_Prompt_
Extract exactly those lines that lie between the start of the material and the line with "share: shares of 0 to 1.", including both boundary lines and no others.

_Information supplied_
+===+

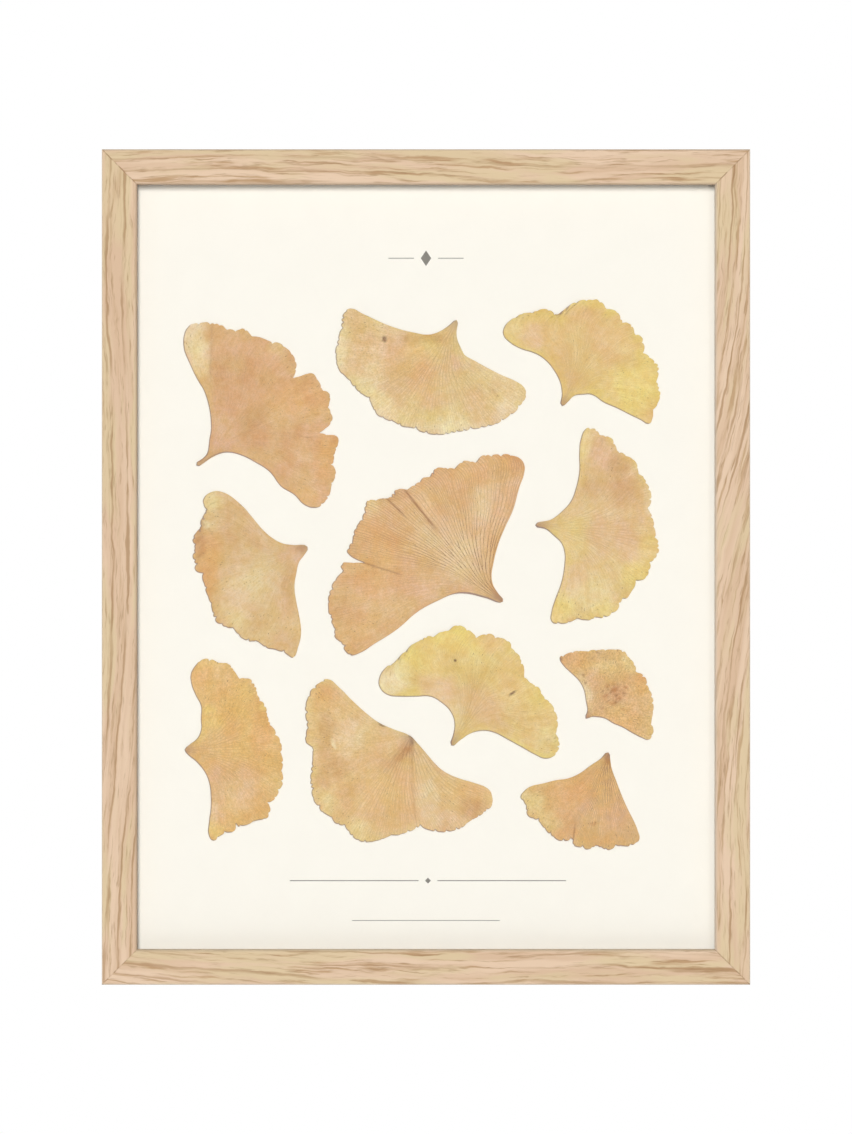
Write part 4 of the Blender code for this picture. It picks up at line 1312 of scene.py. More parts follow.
def dress(frame: dict, material: bpy.types.Material, *names: str) -> None:
    """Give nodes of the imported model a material.

    Args:
        frame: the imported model.
        material: the material.
        names: the nodes' names.
    """
    for name in names:
        for slot in frame["nodes"][name].material_slots:
            slot.link = "OBJECT"
            slot.material = material
        LOG.info("%s: %s", name, material.name)


class Edge:
    """A stretch of a leaf's outline, read by the share of the way along it."""

    CORNER = math.cos(math.radians(24))

    def __init__(self, points: np.ndarray, weights: np.ndarray | None = None) -> None:
        """Measure the stretch.

        Args:
            points: its points in order.
            weights: what each step between points counts for, or None for its length.
        """
        self.points = points
        steps = np.diff(points, axis=0)
        self.lengths = np.linalg.norm(steps, axis=1)
        counted = self.lengths if weights is None else weights
        self.along = np.concatenate([[0.0], np.cumsum(counted)]) / counted.sum()
        ways = steps / self.lengths[:, None]
        before, after = np.vstack([ways[:1], ways]), np.vstack([ways, ways[-1:]])
        sharp = (before * after).sum(axis=1) < self.CORNER
        smooth = before + after
        smooth /= np.linalg.norm(smooth, axis=1)[:, None]
        self.leaving = np.where(sharp[:, None], after, smooth)
        self.arriving = np.where(sharp[:, None], before, smooth)

    def at(self, share: np.ndarray) -> np.ndarray:
        """The places at these shares of the way, on a smooth line through the points.

        Args:
            share: shares of 0 to 1.

        Returns:
            The places.
        """
        step = np.clip(np.searchsorted(self.along, share, side="right") - 1, 0, len(self.lengths) - 1)
        s = ((share - self.along[step]) / (self.along[step + 1] - self.along[step]))[:, None]
        reach = self.lengths[step][:, None]
        start, end = self.points[step], self.points[step + 1]
        out = self.leaving[step] * reach
        into = self.arriving[step + 1] * reach
        square, cube = s * s, s * s * s
        places = (2 * cube - 3 * square + 1) * start + (cube - 2 * square + s) * out
        return places + (3 * square - 2 * cube) * end + (cube - square) * into


class Blade:
    """Builds one leaf: a thin sheet whose rows and columns follow its veins, within its node's outline.

    Lengths are in millimetres. LOWEST to STALK and VEIN_HEIGHT are the parts of its height over its rest on
    the card, and MOST_LIFT limits them. FRAY is the margin's fine unevenness, of two kinds, each with its
    length, its row in the bumps and its depth. The rim carries a painted edge shadow, a thin dark line along
    the outline: SHADOW_SIDE is the way that the edges with the darkest painted shadow face, away from the
    light, LEAST_SHADOW is how much of it the other edges keep, and RIM_SHADOW_GAP is how far the line is
    thinned where it is weak. The DRAW numbers tell the random draws apart.
    """

    THICKNESS = 0.2
    ABOVE_CARD = 0.05
    LOWEST = 0.06
    PLEAT = 0.07
    RUFFLE = 0.2
    CRUMPLE = 0.05
    CURL = 0.16
    STALK = 0.42
    MOST_LIFT = 0.8
    TOOTH_SPACING = (1.2, 3.8)
    TOOTH_DEPTH = (0.12, 0.95)
    EDGE_STEP = 0.12
    RIM_SHADOW_GAP = 0.42
    ROW_HEIGHT = 0.57
    MARGIN_PULL = 0.72
    COLUMN = 0.22
    VEIN_HEIGHT = 0.05
    VEIN_WIDTH = 0.16
    NOTCH_SHARE = 0.3
    COLUMNS_TO_A_VEIN = 4
    FRAY = ((3.1, 5.5, 0.16), (0.95, 9.5, 0.11))
    TOOTHLESS = 1.5
    SHADOW_SIDE = (-0.85, -0.5)
    LEAST_SHADOW = 0.12
    LEAST_CLEAR = 0.2
    STAIN_DRAW = 50
    FORK_DRAW = 100
    TOOTH_DRAW = 200

    def __init__(self, leaf: Leaf, node: bpy.types.Object) -> None:
        """Read the outline of the leaf's node.

        Args:
            leaf: the leaf's own facts.
            node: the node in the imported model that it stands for.
        """
        self.leaf = leaf
        self.node = node
        self.outline = self.read_outline()
        first, second = (self.nearest(spot) for spot in leaf.shoulders)
        if first > second:
            self.outline = np.vstack([self.outline[:1], self.outline[:0:-1]])
            first, second = (self.nearest(spot) for spot in leaf.shoulders)
        self.first_side = Edge(self.outline[: first + 1])
        self.second_side = Edge(np.vstack([self.outline[:1], self.outline[:second - 1:-1]]))
        self.margin = self.margin_edge(self.outline[first : second + 1])
        self.veins = leaf.main_veins * 2**leaf.forks
        self.waver = Bumps(leaf.seed)
        self.shares = np.linspace(0.0, 1.0, 48)
        self.widths = self.row_widths()
        self.fork_shares = self.plan_forks()
        self.teeth = self.plan_teeth()

    def nearest(self, spot: Spot) -> int:
        """The number of the outline's point that is nearest to a spot."""
        return int(np.argmin(np.linalg.norm(self.outline - np.array(spot), axis=1)))

    def read_outline(self) -> np.ndarray:
        """The front edge of the node.

        Returns:
            The points, in order from the foot, in millimetres from the card's middle.
        """
        model = bmesh.new()
        model.from_mesh(self.node.data)
        bmesh.ops.remove_doubles(model, verts=model.verts, dist=2 * NEAR)
        back = [face for face in model.faces if face.normal.y > -0.9]
        bmesh.ops.delete(model, geom=back, context="FACES")
        start = next(edge for edge in model.edges if edge.is_boundary)
        here, loop = start.verts[0], []
        edge = start
        while True:
            loop.append((here.co.x / MM, here.co.z / MM - MIDDLE))
            here = edge.other_vert(here)
            edge = next(e for e in here.link_edges if e.is_boundary and e is not edge)
            if edge is start:
                break
        model.free()
        points = np.array(loop)
        foot = int(np.argmin(np.linalg.norm(points - np.array(self.leaf.foot), axis=1)))
        return np.roll(points, -foot, axis=0)

    def margin_edge(self, points: np.ndarray) -> Edge:
        """The margin, on which a step along a vein counts for less than one across the veins.

        Args:
            points: the outline's points from one shoulder to the other.

        Returns:
            The margin.
        """
        steps = np.diff(points, axis=0)
        middles = (points[1:] + points[:-1]) / 2 - np.array(self.leaf.foot)
        outward = middles / np.linalg.norm(middles, axis=1)[:, None]
        along = np.abs((steps * outward).sum(axis=1))
        across = np.abs(steps[:, 0] * outward[:, 1] - steps[:, 1] * outward[:, 0])
        return Edge(points, across + self.NOTCH_SHARE * along)

    def spread(self, across: np.ndarray, outward: np.ndarray) -> np.ndarray:
        """Places on the flat blade.

        Args:
            across: the share of the way from the first side to the second.
            outward: the share of the way from the foot to the margin.

        Returns:
            The places in millimetres from the card's middle.
        """
        u, t = across[:, None], outward[:, None]
        sides = (1 - u) * self.first_side.at(outward) + u * self.second_side.at(outward)
        ends = (1 - u) * self.margin.points[0] + u * self.margin.points[-1]
        return sides + t * (self.margin.at(across) - ends)

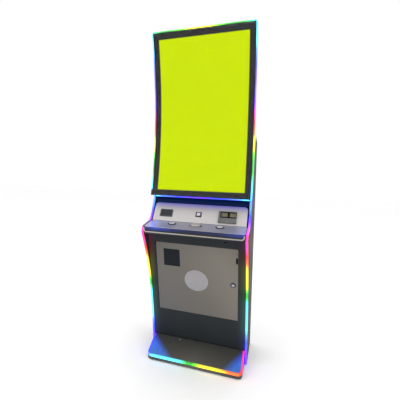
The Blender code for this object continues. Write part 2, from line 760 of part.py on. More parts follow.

+===+

_Result_
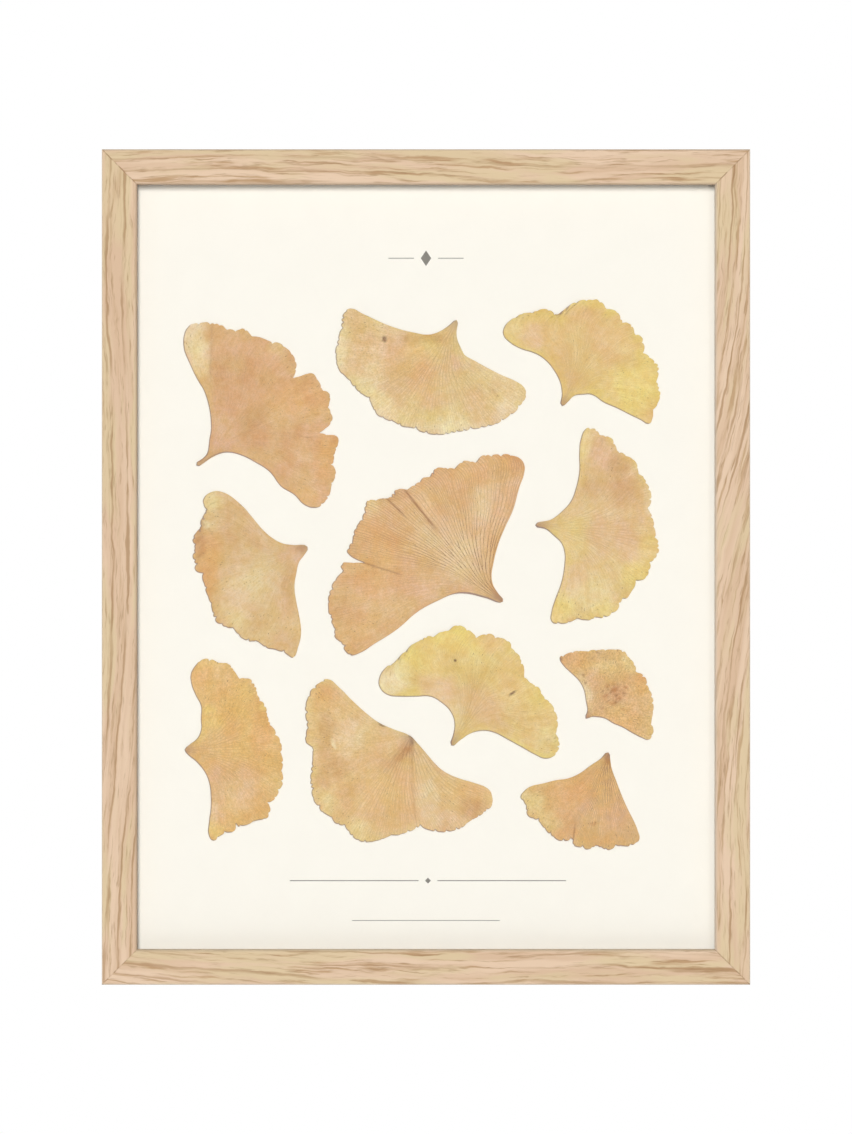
Write part 4 of the Blender code for this picture. It picks up at line 1312 of scene.py. More parts follow.
def dress(frame: dict, material: bpy.types.Material, *names: str) -> None:
    """Give nodes of the imported model a material.

    Args:
        frame: the imported model.
        material: the material.
        names: the nodes' names.
    """
    for name in names:
        for slot in frame["nodes"][name].material_slots:
            slot.link = "OBJECT"
            slot.material = material
        LOG.info("%s: %s", name, material.name)


class Edge:
    """A stretch of a leaf's outline, read by the share of the way along it."""

    CORNER = math.cos(math.radians(24))

    def __init__(self, points: np.ndarray, weights: np.ndarray | None = None) -> None:
        """Measure the stretch.

        Args:
            points: its points in order.
            weights: what each step between points counts for, or None for its length.
        """
        self.points = points
        steps = np.diff(points, axis=0)
        self.lengths = np.linalg.norm(steps, axis=1)
        counted = self.lengths if weights is None else weights
        self.along = np.concatenate([[0.0], np.cumsum(counted)]) / counted.sum()
        ways = steps / self.lengths[:, None]
        before, after = np.vstack([ways[:1], ways]), np.vstack([ways, ways[-1:]])
        sharp = (before * after).sum(axis=1) < self.CORNER
        smooth = before + after
        smooth /= np.linalg.norm(smooth, axis=1)[:, None]
        self.leaving = np.where(sharp[:, None], after, smooth)
        self.arriving = np.where(sharp[:, None], before, smooth)

    def at(self, share: np.ndarray) -> np.ndarray:
        """The places at these shares of the way, on a smooth line through the points.

        Args:
            share: shares of 0 to 1.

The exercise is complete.